## [Data provided]
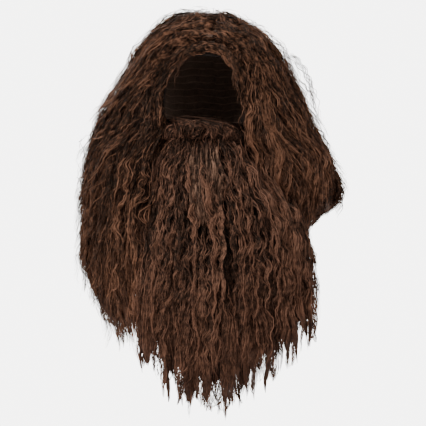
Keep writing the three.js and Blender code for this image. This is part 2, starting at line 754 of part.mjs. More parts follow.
const set = new THREE.Group();
set.add(
  onHead,
  piece("fringe", makeFringe(), "hair"),
  piece("hair_left", largest(wigHair.intersect(planRegion("left"))), "hair"),
  piece("hair_right", largest(wigHair.intersect(planRegion("right"))), "hair"),
  piece("hair_back", largest(wigHair.intersect(planRegion("back"))), "hair"),
  piece("beard_hair", makeBeard(), "hair"),
  piece("chin_tuft", makeTuft(), "lightHair"),
);

export default set;
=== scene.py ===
# %% [markdown]
# # A long wavy wig and a matching full beard
# A costume wig is a stretchy net cap with rows of sewn synthetic hair, called wefts. The beard is the same
# hair sewn to a shaped piece of fabric that an elastic strap holds to the face. The hair is crimped: each
# strand zigzags every two centimetres or so, and strands that lie side by side zigzag together. That shared
# rhythm is what the eye reads as "wavy hair", so the whole lesson is about making it.
# %% Load the frame
import math

import bmesh
import bpy
import numpy as np
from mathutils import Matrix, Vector
from mathutils.bvhtree import BVHTree


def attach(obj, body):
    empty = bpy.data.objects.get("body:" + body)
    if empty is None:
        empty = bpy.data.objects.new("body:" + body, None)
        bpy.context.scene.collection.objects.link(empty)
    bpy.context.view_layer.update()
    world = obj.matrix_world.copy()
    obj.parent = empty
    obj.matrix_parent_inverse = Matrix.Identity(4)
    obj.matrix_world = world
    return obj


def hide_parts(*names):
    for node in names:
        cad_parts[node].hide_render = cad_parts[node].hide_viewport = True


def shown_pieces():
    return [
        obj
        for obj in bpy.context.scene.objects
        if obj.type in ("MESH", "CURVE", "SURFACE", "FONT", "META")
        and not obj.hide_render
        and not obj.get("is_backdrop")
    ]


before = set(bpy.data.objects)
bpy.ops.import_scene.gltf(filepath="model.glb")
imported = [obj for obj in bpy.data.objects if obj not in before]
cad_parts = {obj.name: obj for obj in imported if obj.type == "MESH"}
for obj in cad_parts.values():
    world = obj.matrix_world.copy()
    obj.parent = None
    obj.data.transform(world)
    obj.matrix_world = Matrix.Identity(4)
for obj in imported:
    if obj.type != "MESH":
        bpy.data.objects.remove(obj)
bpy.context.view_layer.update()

WIG_NODES = ("hair_left", "hair_right", "hair_back")

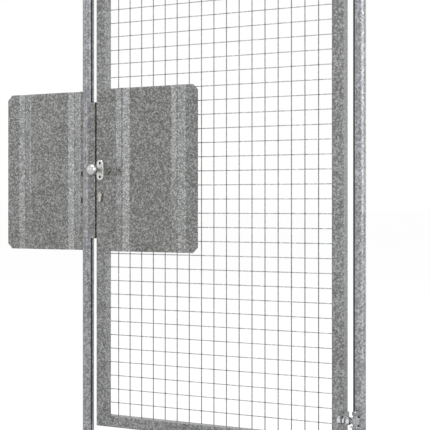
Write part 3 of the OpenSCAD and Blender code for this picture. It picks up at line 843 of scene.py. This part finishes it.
# ---- Hinge lugs, pins and washers -----------------------------------------------------
# On the post: forged lugs welded to its front, a 14 mm pin fixed between them, and two
# washers that the eye turns against. Everything is galvanised.
hinge_zinc = galvanised("hinge_zinc", (0.13, 0.13, 0.13), (0.32, 0.325, 0.33), 0.003,
                        metallic=0.8, rough=0.22)
bolt_zinc = galvanised("bolt_zinc", (0.26, 0.26, 0.264), (0.47, 0.475, 0.5), 0.002,
                       metallic=1.0, rough=0.12)
pin_y = -(post_radius + 0.0148)
lug_r, lug_h, web_half, weld_r = 0.011, 0.014, 0.006, 0.0026


def both_hinges(piece, node, ending, material, body, angle=32):
    """The lower hinge's finished piece and its copy at the upper hinge."""
    twin = copied(piece, "lower_" + node, "upper_" + node)
    for level, part in (("lower_", piece), ("upper_", twin)):
        settled(part, level + node + ending, material, body, "hinge_steel", level + node,
                angle=angle)


low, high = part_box("lower_hinge_lugs")
lugs = []
for z, up in ((high[2] - lug_h, 1), (low[2] + lug_h, -1)):
    barrel = turned((0, pin_y, z), (0, 0, up),
                    [(0, 0.0072), (0, lug_r - 0.0005), (0.0005, lug_r),
                     (lug_h - 0.0042, lug_r), (lug_h - 0.0034, lug_r - 0.0005),
                     (lug_h - 0.0004, lug_r - 0.0036), (lug_h, lug_r - 0.0044),
                     (lug_h, 0.002)])
    web_end = z + up * (lug_h - 0.004)
    web_low, web_high = min(z, web_end), max(z, web_end)
    lugs += [barrel, block((-web_half, pin_y, web_low),
                           (web_half, -post_radius + 0.002, web_high), 0.001)]
    for x in (-web_half, web_half):
        lugs.append(rod((x, -post_radius + 0.0004, web_low),
                        (x, -post_radius + 0.0004, web_high), weld_r, 12, 0.0008))
    lugs.append(rod((-web_half, -post_radius + 0.0002, web_end),
                    (web_half, -post_radius + 0.0002, web_end), weld_r, 12, 0.0008))
both_hinges(joined(*lugs), "hinge_lugs", "_forged", hinge_zinc, "frame")
low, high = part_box("lower_hinge_pin")
both_hinges(rod((0, pin_y, low[2]), (0, pin_y, high[2]), 0.007, 40, 0.0005), "hinge_pin",
            "_bar", bolt_zinc, "frame")
for level in ("lower", "upper"):
    softened_node(level + "_hinge_washers", bolt_zinc, 0.0004)

# ---- Hinge plates on the leaf ---------------------------------------------------------
# A flat plate of 5 mm stands across the edge of the hinge stile at each hinge and is
# welded along its top, its bottom and its back.
low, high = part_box("lower_hinge_plate")
plate = block(low, high, 0.0012, 3)
welds = [rod((low[0] + 0.0002, -half + 0.005, z), (low[0] + 0.0002, half - 0.005, z),
             weld_r, 12, 0.0008) for z in (low[2] - 0.0004, high[2] + 0.0004)]
both_hinges(joined(plate, *welds), "hinge_plate", "_flat", hinge_zinc, "leaf")

# ---- Eyebolts and nuts ----------------------------------------------------------------
# The leaf hangs on two M16 eyebolts. A nut on either side of the hinge plate sets the
# gap, and a third one locks the eye. The thread runs up to the eye.


def washer_ring(centre, outer, inner, height, edge):
    """A flat ring about an upright axis, its rims rounded."""
    bpy.ops.object.select_all(action="DESELECT")
    bpy.ops.mesh.primitive_circle_add(vertices=64, radius=outer, fill_type="NOTHING",
                                      location=centre)
    piece = rooted(bpy.context.object)
    bpy.ops.object.mode_set(mode="EDIT")
    bpy.ops.mesh.select_all(action="SELECT")
    bpy.ops.mesh.extrude_region()
    bpy.ops.transform.resize(value=(inner / outer,) * 3, center_override=centre)
    bpy.ops.mesh.select_all(action="SELECT")
    bpy.ops.mesh.extrude_region()
    bpy.ops.transform.translate(value=(0, 0, height))
    bpy.ops.object.mode_set(mode="OBJECT")
    return softened(outward(piece), edge, 3)


def hex_nut(x, z, across, height):
    """A hexagon nut on a bolt along X, its corners turned off at both faces."""
    corner, face_r = across / math.sqrt(3), across * 0.44
    nut = turned((x, pin_y, z), (1, 0, 0), [(0, corner), (height, corner)], 6)
    blank = turned((x, pin_y, z), (1, 0, 0),
                   [(-0.0002, face_r), (0.0019, corner + 0.0002),
                    (height - 0.0019, corner + 0.0002), (height + 0.0002, face_r)], 48)
    modified(nut, "BOOLEAN", operation="INTERSECT", object=blank, solver="EXACT")
    bpy.data.objects.remove(blank)
    return softened(nut, 0.0003, 2, 20)


low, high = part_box("lower_eyebolt")
z = (low[2] + high[2]) / 2
eye_r, eye_h = 0.013, 0.019
eye = washer_ring((0, pin_y, z - eye_h / 2), eye_r, 0.00705, eye_h, 0.0014)
thread = [(0.0, 0.0069)]
start, crest, root, step = low[0], 0.008, 0.0071, 0.002
for k in range(int((-eye_r - start) / step)):
    thread += [(0.0006 + k * step, crest), (0.0011 + k * step, crest),
               (0.0016 + k * step, root), (0.002 + k * step, root)]
shank = turned((start, pin_y, z), (1, 0, 0), thread + [(-eye_r + 0.003 - start, root)], 32)
both_hinges(joined(eye, shank), "eyebolt", "_threaded", bolt_zinc, "leaf", angle=40)
nut_w, nut_h, thin_nut_h, hinge_plate_t = 0.024, 0.0128, 0.008, 0.005
nuts = [hex_nut(x, z, nut_w, height) for x, height in
        ((right - nut_h, nut_h), (right + hinge_plate_t, thin_nut_h),
         (-eye_r - 0.005 - nut_h, nut_h))]
# The nuts take a lighter copy of the bolts' zinc: painted highlight, for the glints on their
# facets.
nut_zinc_painted_highlight = galvanised("nut_zinc_painted_highlight", (0.5, 0.5, 0.51), (0.8, 0.81, 0.84), 0.0012,
                      metallic=1.0, rough=0.12)
both_hinges(joined(*nuts), "hinge_nuts", "_hexagon", nut_zinc_painted_highlight, "leaf")

# ---- Size of the finished model -------------------------------------------------------
# The box of the finished model is computed.
low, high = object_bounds()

## [Exercise]
The line with "const set = new THREE.Group();" marks the start and the line with "for obj in bpy.context.scene.objects" marks the end; transcribe every line in that stretch, unchanged.

## [Response to the exercise]
const set = new THREE.Group();
set.add(
  onHead,
  piece("fringe", makeFringe(), "hair"),
  piece("hair_left", largest(wigHair.intersect(planRegion("left"))), "hair"),
  piece("hair_right", largest(wigHair.intersect(planRegion("right"))), "hair"),
  piece("hair_back", largest(wigHair.intersect(planRegion("back"))), "hair"),
  piece("beard_hair", makeBeard(), "hair"),
  piece("chin_tuft", makeTuft(), "lightHair"),
);

export default set;
=== scene.py ===
# %% [markdown]
# # A long wavy wig and a matching full beard
# A costume wig is a stretchy net cap with rows of sewn synthetic hair, called wefts. The beard is the same
# hair sewn to a shaped piece of fabric that an elastic strap holds to the face. The hair is crimped: each
# strand zigzags every two centimetres or so, and strands that lie side by side zigzag together. That shared
# rhythm is what the eye reads as "wavy hair", so the whole lesson is about making it.
# %% Load the frame
import math

import bmesh
import bpy
import numpy as np
from mathutils import Matrix, Vector
from mathutils.bvhtree import BVHTree


def attach(obj, body):
    empty = bpy.data.objects.get("body:" + body)
    if empty is None:
        empty = bpy.data.objects.new("body:" + body, None)
        bpy.context.scene.collection.objects.link(empty)
    bpy.context.view_layer.update()
    world = obj.matrix_world.copy()
    obj.parent = empty
    obj.matrix_parent_inverse = Matrix.Identity(4)
    obj.matrix_world = world
    return obj


def hide_parts(*names):
    for node in names:
        cad_parts[node].hide_render = cad_parts[node].hide_viewport = True


def shown_pieces():
    return [
        obj
        for obj in bpy.context.scene.objects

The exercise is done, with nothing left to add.